Large Language Models (LLMs) excel at general tasks but underperform in specialized domains like economics and psychology, which require deep, principled
understanding. To address this, we introduce ACER (Automated CurriculumEnhanced Regimen) that transforms generalist models into domain experts without sacrificing their broad capabilities. ACER first synthesizes a comprehensive,
textbook-style curriculum by generating a table of contents for a subject and then
creating question-answer (QA) pairs guided by Bloom’s taxonomy. This ensures
systematic topic coverage and progressively increasing difficulty. The resulting
synthetic corpus is used for continual pretraining with an interleaved curriculum
schedule, aligning learning across both content and cognitive dimensions.

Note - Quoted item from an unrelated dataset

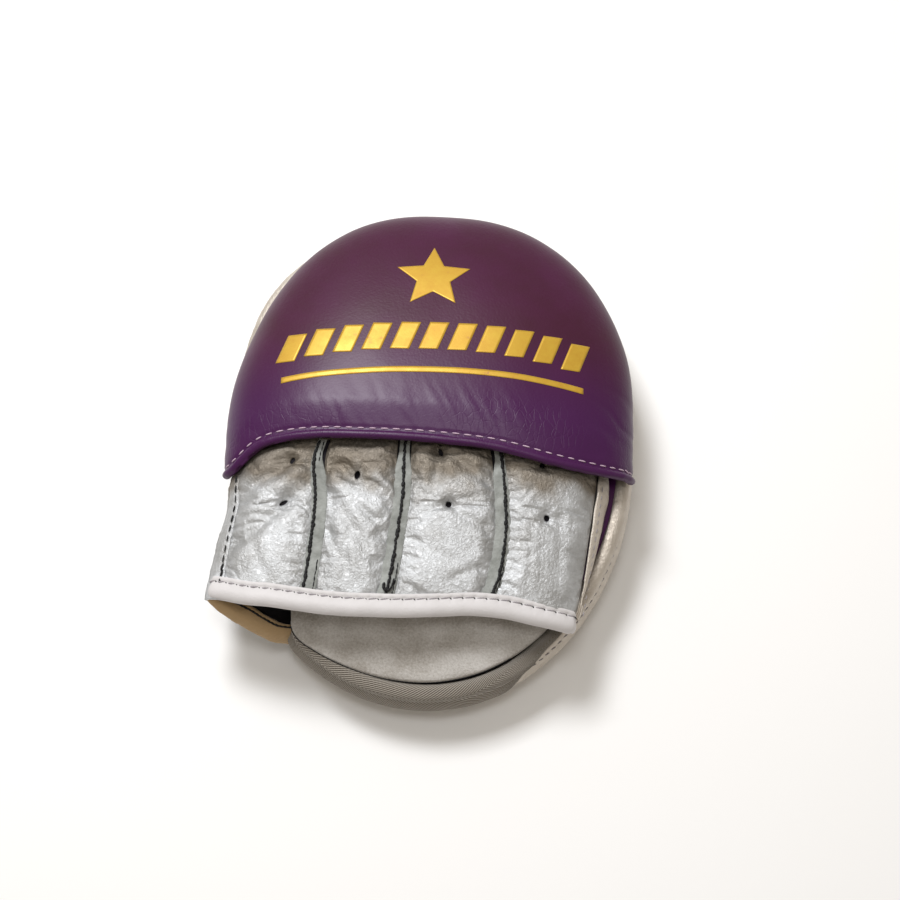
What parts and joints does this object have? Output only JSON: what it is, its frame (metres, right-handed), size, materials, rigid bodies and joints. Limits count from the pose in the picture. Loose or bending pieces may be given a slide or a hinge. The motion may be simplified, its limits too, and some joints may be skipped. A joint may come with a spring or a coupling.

Experiments with Llama 3.2 (1B and 3B) show significant gains in specialized
MMLU subsets. In challenging domains like microeconomics, where baselines
struggle, ACER boosts accuracy by 5 percentage points. Across all target domains,
we observe a consistent macro-average improvement of 3 percentage points. Notably, ACER not only prevents catastrophic forgetting but also facilitates positive
cross-domain knowledge transfer, improving performance on non-target domains
by 0.7 points. Beyond MMLU, ACER enhances performance on knowledgeintensive benchmarks like ARC and GPQA by over 2 absolute points, while maintaining stable performance on general reasoning tasks. Our results demonstrate
that ACER offers a scalable and effective recipe for closing critical domain gaps
in LLMs.